La pregunta, creo, que Von Trier deja en el aire —no tan distinta de la de Ullmann-Bergmann— no es otra que la siguiente: ¿Eso es suficiente? ¿Bastan «pequeños momentos —fingidos o imaginados— de felicidad» para «tapar o arreglar» una injusticia y sufrimiento tan radicales, infligidos por la «sociedad de orden» a alguien tan frágil e inocente como Selma?
 
«Ahora ya sólo un Dios…»
Tras ver ambas películas, sobre todo si es de modo muy seguido, uno no puede evitar recordar aquella frase de Heidegger: «Ahora ya sólo un Dios puede salvarnos»[1]. O las afirmaciones de Horkheimer sobre el «deseo de que el verdugo no triunfe finalmente sobre su víctima», que le llevan a anhelar que de verdad exista una solución justa final que remedie tanto sufrimiento inocente (el representado, por ejemplo, por la hija de Mark y Marianne en la primera película o por Selma en la segunda).

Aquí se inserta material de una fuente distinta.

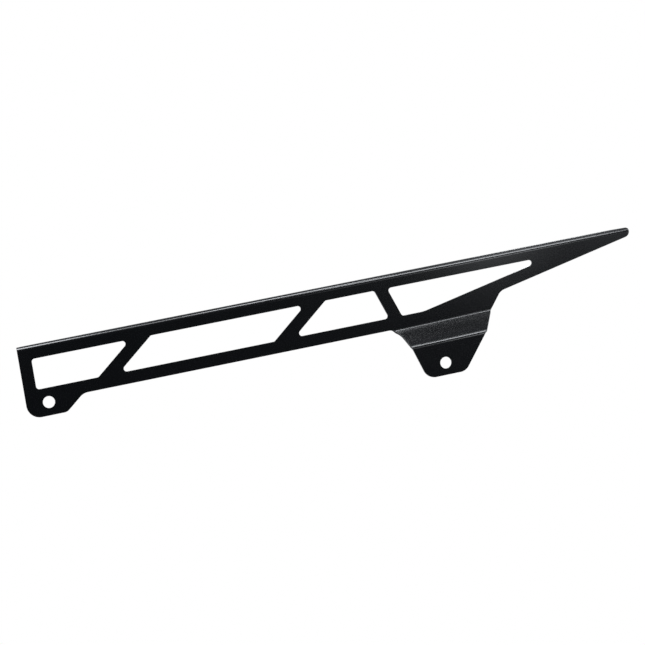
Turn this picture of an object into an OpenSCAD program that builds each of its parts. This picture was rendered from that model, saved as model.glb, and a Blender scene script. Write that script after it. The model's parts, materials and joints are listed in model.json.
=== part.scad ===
// Motorcycle chain guard: one laser-cut sheet, folded along its top edge and stepped out at its rear tab.
// X runs along the top edge towards the tip, Y runs inwards through the sheet, and Z is up.
// The origin is the centre of the front bolt hole, on the sheet's inner face.

/* [Sheet] */
// Thickness of the sheet
sheet_t = 2; // [1.5:0.1:3]
// Inside radius of every bend
bend_r = 1.5; // [1:0.1:3]

/* [Bar] */
// Length of the top edge, from the front end to the tip
top_len = 459; // [430:1:500]
// Height of the bar, from the folded top edge to its lower edge
bar_h = 40.4; // [36:0.2:48]
// Lean of the front end from square, in degrees
end_lean = 1.5; // [0:0.5:4]
// Height of the square end of the tip
tip_h = 6.2; // [5:0.2:9]
// Radius of the tip's lower corner
tip_r = 4.5; // [1:0.1:5]

/* [Top flange] */
// Reach of the folded top, from the sheet's outer face
flange_w = 15; // [10:0.5:25]
// Length of the slanted cut that ends the flange at the tip
flange_mitre = 9.5; // [5:0.5:15]
// Size of the slanted cut across the flange's free corner at the front end
flange_corner = 4; // [2:0.5:8]

/* [Windows] */
// Height of the rail above the windows
top_rail = 9.7; // [8:0.1:13]
// Height of the rail below the windows
bottom_rail = 8.8; // [7:0.1:12]
// Width of the post in front of the first window
post_w = 9; // [6:0.5:14]
// Width of each strut
strut_w = 9.1; // [7:0.1:12]
// Width of the rail along the tapered edge
taper_rail = 8.4; // [7:0.1:12]
// Angle of the first and second struts and of the front ear's slope
brace_angle = 38.6; // [34:0.2:44]
// Angle of the third strut
steep_angle = 108.5; // [100:0.5:116]
// Place of the first strut's middle, from the front hole
first_strut_x = 58.3; // [54:0.1:66]
// Place of the second strut's middle, from the front hole
second_strut_x = 186.9; // [150:0.1:200]
// Place of the third strut's middle, from the front hole
third_strut_x = 253.3; // [246:0.1:258]
// Radius of the windows' corners
window_r = 2.2; // [1:0.1:3]
// Place where the last window's lower edge turns up, from the front hole
window_turn_x = 278.5; // [272:0.5:290]
// Radius of that turn
window_turn_r = 28; // [10:1:40]

/* [Mounts] */
// Diameter of the front and rear bolt holes
hole_d = 8.5; // [6:0.1:10]
// Distance along the bar between the two holes
hole_spacing = 283.2; // [270:0.1:300]
// Distance from the front hole to the front end
front_hole_edge = 16; // [12:0.1:20]
// Depth of the front ear below the bar
ear_drop = 10.8; // [9:0.1:16]
// Distance from the front hole to the ear's lower edge
ear_edge = 9.4; // [8:0.1:12]
// Run of the ear's lower edge behind the front hole
ear_run = 11.3; // [9:0.1:16]
// Radius of the ear's front corner, and of the place where its slope meets the bar
ear_r = 9.3; // [4:0.1:10]
// Radius of the ear's rear corner
ear_rear_r = 6; // [3:0.1:9]

/* [Rear tab] */
// Depth of the rear tab below the bar
tab_drop = 38.6; // [34:0.2:48]
// Distance from the rear hole to the tab's lower edge
tab_edge = 8.8; // [8:0.1:12]
// Run of the tab's lower edge in front of the rear hole
tab_front_run = 15.2; // [13:0.1:18]
// Run of the tab's lower edge behind the rear hole
tab_rear_run = 13.6; // [11:0.1:18]
// Angle of the tab's front edge
tab_front_angle = 107; // [102:0.5:112]
// Angle of the tab's rear edge
tab_rear_angle = 51; // [46:0.5:56]
// Radius of the tab's corners
tab_r = 8.5; // [4:0.1:9]
// Radius where the tab's front edge leaves the bar
tab_root_r = 8.6; // [6:0.2:16]
// Distance by which the tab stands out from the bar
step_out = 18; // [12:0.5:24]
// Angle of the stepped face from the bar's plane
step_angle = 54; // [40:1:65]
// Distance from the bar's lower edge down to the step's first bend, at the front of the tab
step_gap = 0.2; // [0.2:0.1:3]
// Rise of the step's two bends towards the tip, in degrees
step_rise = 0.8; // [0:0.1:2]

/* [Hidden] */
$fn = 96;

// Extra length of cutting shapes past the faces that they cut
overrun = 1;

// Rise of a rounding arc over the edges that it joins, so that it crosses them
arc_lap = 0.001;

outer_r = bend_r + sheet_t;

// Levels, from the centre of the front hole
ear_z = -ear_edge;
bar_z = ear_z + ear_drop;
top_z = bar_z + bar_h;
tab_z = bar_z - tab_drop;
window_top_z = top_z - top_rail;
window_low_z = bar_z + bottom_rail;
window_mid_z = (window_top_z + window_low_z) / 2;

// The front end's line and the post's inner line
end_angle = 90 - end_lean;
end_p = [-front_hole_edge / cos(end_lean), 0];
post_p = end_p + [post_w / cos(end_lean), 0];
front_top = meet(end_p, end_angle, [0, top_z], 0);
tip_x = front_top.x + top_len;

// The tapered edge, which rises to the tip a rail's width below the place where the window turns
tip_low = [tip_x, top_z - tip_h];
turn_to_tip = tip_low - [window_turn_x, window_low_z];
taper_angle = atan(turn_to_tip.y / turn_to_tip.x) + asin(taper_rail / norm(turn_to_tip));
taper_in = [0, taper_rail / cos(taper_angle)];

// The rear hole and the stretch of the sheet that carries the tab
rear_hole = [hole_spacing, tab_z + tab_edge];
tab_front = [rear_hole.x - tab_front_run, tab_z];
tab_rear = [rear_hole.x + tab_rear_run, tab_z];
tab_root = meet(tab_front, tab_front_angle, [0, bar_z], 0);
stretch_x = hole_spacing / 2;

// The step: its straight face's length, and its depth from the first bend to the last
step_face = (step_out - (bend_r + outer_r) * (1 - cos(step_angle))) / sin(step_angle);
step_depth = (bend_r + outer_r) * sin(step_angle) + step_face * cos(step_angle);
first_bend_z = bar_z - step_gap;
last_bend_z = first_bend_z - step_depth;
step_top_z = bar_z + bottom_rail / 2;

function unit(v) = v / norm(v);
function heading(a) = [cos(a), sin(a)];

// Where the line through p at angle a meets the line through q at angle b
function meet(p, a, q, b) =
    p + heading(a) * ((q - p).x * sin(b) - (q - p).y * cos(b)) / sin(b - a);

// Half of the angle at corner b, between its neighbours a and c
function half_angle(a, b, c) = acos(unit(a - b) * unit(c - b)) / 2;

// Positive where an outline that runs anticlockwise turns left at b
function turn(a, b, c) = (b - a).x * (c - b).y - (b - a).y * (c - b).x;

// The centre of the arc that rounds corner b, and the place where that arc leaves the edge to a
function arc_centre(a, b, c, r) =
    b + unit(unit(a - b) + unit(c - b)) * r / sin(half_angle(a, b, c));
function arc_foot(a, b, c, r) = b + unit(a - b) * r / tan(half_angle(a, b, c));

// What lies between corner b and the arc of radius r that rounds it, run on past both edges
module corner_piece(a, b, c, r) {
    centre = arc_centre(a, b, c, r);
    feet = [arc_foot(a, b, c, r), b, arc_foot(c, b, a, r)];
    difference() {
        polygon([centre, for (p = feet) centre + (p - centre) * (r + overrun) / r]);
        translate(centre) circle(r + arc_lap);
    }
}

// An outline that runs anticlockwise, with a true arc of its own radius at each corner
module rounded_outline(points, radii) {
    last = len(points) - 1;
    before = [for (i = [0 : last]) points[i == 0 ? last : i - 1]];
    after = [for (i = [0 : last]) points[i == last ? 0 : i + 1]];
    inward = [for (i = [0 : last]) radii[i] > 0 && turn(before[i], points[i], after[i]) < 0];
    difference() {
        polygon([
            for (i = [0 : last]) each !inward[i] ? [points[i]] : [
                arc_foot(before[i], points[i], after[i], radii[i]),
                arc_centre(before[i], points[i], after[i], radii[i]),
                arc_foot(after[i], points[i], before[i], radii[i])
            ]
        ]);
        for (i = [0 : last])
            if (inward[i])
                translate(arc_centre(before[i], points[i], after[i], radii[i]))
                    circle(radii[i] + arc_lap);
            else if (radii[i] > 0)
                corner_piece(before[i], points[i], after[i], radii[i]);
    }
}

// The guard's edge in side view, from the ear's front corner round to the front end's top
module side_edge() {
    ear_rear = [ear_run, ear_z];
    rounded_outline(
        [
            meet(end_p, end_angle, [0, ear_z], 0),
            ear_rear,
            meet(ear_rear, brace_angle, [0, bar_z], 0),
            tab_root,
            tab_front,
            tab_rear,
            meet(tab_rear, tab_rear_angle, tip_low, taper_angle),
            tip_low,
            [tip_x, top_z + overrun],
            meet(end_p, end_angle, [0, top_z + overrun], 0)
        ],
        [ear_r, ear_rear_r, ear_r, tab_root_r, tab_r, tab_r, tab_r, tip_r, 0, 0]
    );
}

// A point on the front (side -1) or rear (side 1) face of a strut
function strut_face(x, angle, side) = [x + side * strut_w / 2 / sin(angle), window_mid_z];

// A window between two slanted sides, each given by a point and an angle
module window(front_p, front_angle, rear_p, rear_angle) {
    low = [0, window_low_z];
    high = [0, window_top_z];
    rounded_outline(
        [
            meet(low, 0, front_p, front_angle),
            meet(low, 0, rear_p, rear_angle),
            meet(high, 0, rear_p, rear_angle),
            meet(high, 0, front_p, front_angle)
        ],
        [window_r, window_r, window_r, window_r]
    );
}

// The last window, whose lower edge turns up beside the tapered edge and ends in a narrow round
module long_window(front_p, front_angle) {
    low = [0, window_low_z];
    high = [0, window_top_z];
    taper_p = tip_low + taper_in;
    rounded_outline(
        [
            meet(low, 0, front_p, front_angle),
            meet(low, 0, taper_p, taper_angle),
            meet(high, 0, taper_p, taper_angle),
            meet(high, 0, front_p, front_angle)
        ],
        [window_r, window_turn_r, window_r, window_r]
    );
}

module windows() {
    window(post_p, end_angle, strut_face(first_strut_x, brace_angle, -1), brace_angle);
    window(
        strut_face(first_strut_x, brace_angle, 1), brace_angle,
        strut_face(second_strut_x, brace_angle, -1), brace_angle
    );
    window(
        strut_face(second_strut_x, brace_angle, 1), brace_angle,
        strut_face(third_strut_x, steep_angle, -1), steep_angle
    );
    long_window(strut_face(third_strut_x, steep_angle, 1), steep_angle);
}

// Everything that is cut through the sheet in side view
module side_view() {
    difference() {
        side_edge();
        windows();
        circle(d = hole_d);
        translate(rear_hole) circle(d = hole_d);
    }
}

// The bar's section above a given level: the upright face, the top bend and the flange
module bar_section(low_z) {
    rounded_outline(
        [
            [-sheet_t, low_z],
            [0, low_z],
            [0, top_z - sheet_t],
            [flange_w - sheet_t, top_z - sheet_t],
            [flange_w - sheet_t, top_z],
            [-sheet_t, top_z]
        ],
        [0, 0, bend_r, 0, 0, outer_r]
    );
}

// The section that carries the tab: a bend outwards below the bar's middle, and a bend back
module stepped_section() {
    low_z = tab_z - bar_h;
    rounded_outline(
        [
            [-step_out - sheet_t, low_z],
            [-step_out, low_z],
            [-step_out, last_bend_z + bend_r * tan(step_angle / 2)],
            [0, first_bend_z - outer_r * tan(step_angle / 2)],
            [0, step_top_z],
            [-sheet_t, step_top_z],
            [-sheet_t, first_bend_z - bend_r * tan(step_angle / 2)],
            [-step_out - sheet_t, last_bend_z + outer_r * tan(step_angle / 2)]
        ],
        [0, 0, bend_r, outer_r, 0, 0, bend_r, outer_r]
    );
}

// Carries a section along the bar, from one place to another
module along_bar(from_x, to_x) {
    translate([from_x, 0, 0]) rotate([90, 0, 90]) linear_extrude(to_x - from_x) children();
}

// The whole folded strip, before its edge is cut
module folded_strip() {
    difference() {
        along_bar(-front_hole_edge - ear_r, tip_x + overrun) bar_section(ear_z - overrun);
        risen() translate([stretch_x, -flange_w, step_top_z - bar_h]) cube([top_len, 2 * flange_w, bar_h]);
    }
    risen() translate([stretch_x, 0, 0]) rotate([90, 0, 90]) linear_extrude(top_len) stepped_section();
}

// Turns the stretch that carries the tab, so that its bends rise towards the tip. The slope is kept
// to steps of 0.002, at which six digits hold a true turn and the sheet's faces stay in one plane.
module risen() {
    pivot = [tab_root.x, 0, first_bend_z];
    slope = round(sin(step_rise) * 500) / 500;
    level = 1 - slope * slope / 2;
    translate(pivot)
        multmatrix([[level, 0, -slope, 0], [0, 1, 0, 0], [slope, 0, level, 0], [0, 0, 0, 1]])
            translate(-pivot) children();
}

// Cuts the flange's ends at a slant in plan, from within the top bend upwards
module flange_trim() {
    free_y = flange_w - sheet_t;
    slant = flange_mitre / flange_w;
    translate([0, 0, top_z - sheet_t - bend_r / 4]) linear_extrude(outer_r) {
        polygon([
            [tip_x + overrun, -sheet_t / 2 - overrun / slant],
            [tip_x + overrun, free_y + overrun],
            [tip_x - (free_y + sheet_t / 2 + overrun) * slant, free_y + overrun]
        ]);
        polygon([
            [front_top.x + flange_corner + overrun, free_y + overrun],
            [front_top.x - overrun, free_y + overrun],
            [front_top.x - overrun, free_y - flange_corner - overrun]
        ]);
    }
}

module guard_plate() {
    depth = step_out + sheet_t + flange_w;
    color([0.1, 0.1, 0.11])
    difference() {
        intersection() {
            folded_strip();
            translate([0, flange_w, 0]) rotate([90, 0, 0]) linear_extrude(depth + overrun) side_view();
        }
        flange_trim();
    }
}

guard_plate();
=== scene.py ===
import json
import math

import bmesh
import bpy
from mathutils import Matrix, Vector


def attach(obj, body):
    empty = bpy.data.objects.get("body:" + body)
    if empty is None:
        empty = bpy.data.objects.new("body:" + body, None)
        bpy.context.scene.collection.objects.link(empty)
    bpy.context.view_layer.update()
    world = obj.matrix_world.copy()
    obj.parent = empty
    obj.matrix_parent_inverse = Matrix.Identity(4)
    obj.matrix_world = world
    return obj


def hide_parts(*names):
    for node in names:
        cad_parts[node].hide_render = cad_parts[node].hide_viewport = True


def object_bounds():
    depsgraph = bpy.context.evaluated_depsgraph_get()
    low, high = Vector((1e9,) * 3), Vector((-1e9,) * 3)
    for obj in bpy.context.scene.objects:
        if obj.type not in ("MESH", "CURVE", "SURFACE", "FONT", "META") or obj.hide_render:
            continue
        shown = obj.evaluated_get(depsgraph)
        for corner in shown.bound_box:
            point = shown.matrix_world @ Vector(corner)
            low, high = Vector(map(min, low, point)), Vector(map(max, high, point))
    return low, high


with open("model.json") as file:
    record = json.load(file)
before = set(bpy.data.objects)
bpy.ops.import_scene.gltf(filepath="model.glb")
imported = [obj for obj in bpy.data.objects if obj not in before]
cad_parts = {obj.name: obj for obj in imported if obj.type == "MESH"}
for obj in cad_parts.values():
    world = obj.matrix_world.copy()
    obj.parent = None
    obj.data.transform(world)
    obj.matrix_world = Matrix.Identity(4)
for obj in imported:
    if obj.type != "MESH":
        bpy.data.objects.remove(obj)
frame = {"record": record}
CAD_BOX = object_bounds()

# A chain guard: one black powder-coated sheet, cut, folded along its top and stepped at its rear tab.
# Lengths are in metres, and angles in radians unless degrees are named. X runs to the tip, Y inwards
# through the sheet and Z up, from the centre of the front bolt hole on the sheet's inner face.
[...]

Y es que «creíamos poder realizar la justicia en la tierra y vemos que no es posible»[2]. Invito al lector a ver ambas películas desde esta perspectiva.
 
En resumen: ¿rechazan nuestros contemporáneos la «salvación» porque no la necesitan? Creo que no. Lo que sucede es que debemos abrir mucho los oídos para captar la onda en que se emiten los gritos de auxilio, como sucede en estas dos películas. Ninguna menciona la palabra «salvación» o «Dios», pero… ¿acaso hablan de otra cosa…? Ojalá los creyentes en Jesús de Nazaret sepamos situarnos hoy justo allí donde se formulan y expresan estas ansias de salvación, sobre todo en el terreno del sufrimiento de los inocentes. Así nuestro mensaje —siempre que sea precedido y acompañado por una praxis realmente liberadora— seguirá siendo significativo y pertinente. ¡
[1] Tomo la cita de G. VATTIMO, Creer que se cree, Paidós, Barcelona 1996, 104.